I've removed it. BTW, this was cargo-culted from Target::ReadCStringFromMemory, so it has the same bug. I'll create a patch to just delete that whole function

1924

I've created a helper function which returns a (properly alinged/rounded) size if we have a process, and a fixed value if we don't. Let me know what you think.

labath updated this revision to Diff 387543.Nov 16 2021, 2:34 AM
labath marked 4 inline comments as done.

New version.

Something seems to have happened to reviews.llvm.org. I can sort of see patches, but the interface isn't responding, and I can't actually make comments there, so we'll try this way instead.

Your changes look good, the "ReasonableSizeForReading" reasonable.

About the "force_live_memory" thing. As I understand it, this is really one of those "why we can't have nice things" deals that I think we haven't fully embraced. It would be very nice to not have to go to the device for read-only loaded sections, since in some situations it can be much faster. OTOH, the security folks are right, silently suppressing these differences hides something that, while it almost never happens, matters a lot when it does. There's no other reason that I can think of to choose to read read-only sections from memory rather than from the binary.

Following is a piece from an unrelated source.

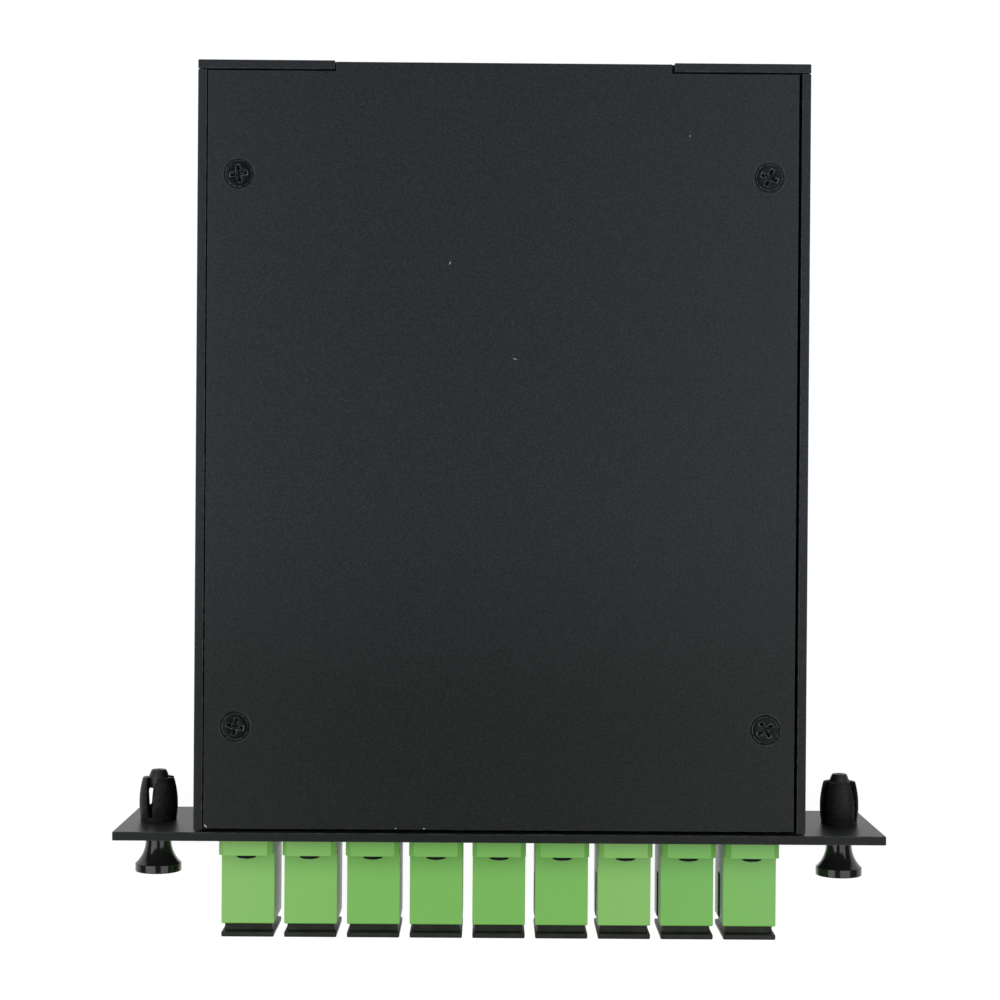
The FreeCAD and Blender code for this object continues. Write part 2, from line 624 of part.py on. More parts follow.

Maybe this is more the sort of thing that should be a policy controlled by a Target setting instead of variables passed around and set different ways by different functions? That way security conscious folks can force the always read behavior, and everybody else can work a little faster?

Anyway, the patch looks good, and if I could get Phabricator to allow me to check "Accept Revision" and click the Submit button, I would do so.

Jim

This revision was not accepted when it landed; it landed in state Needs Review.Nov 18 2021, 5:48 AM
This revision was automatically updated to reflect the committed changes.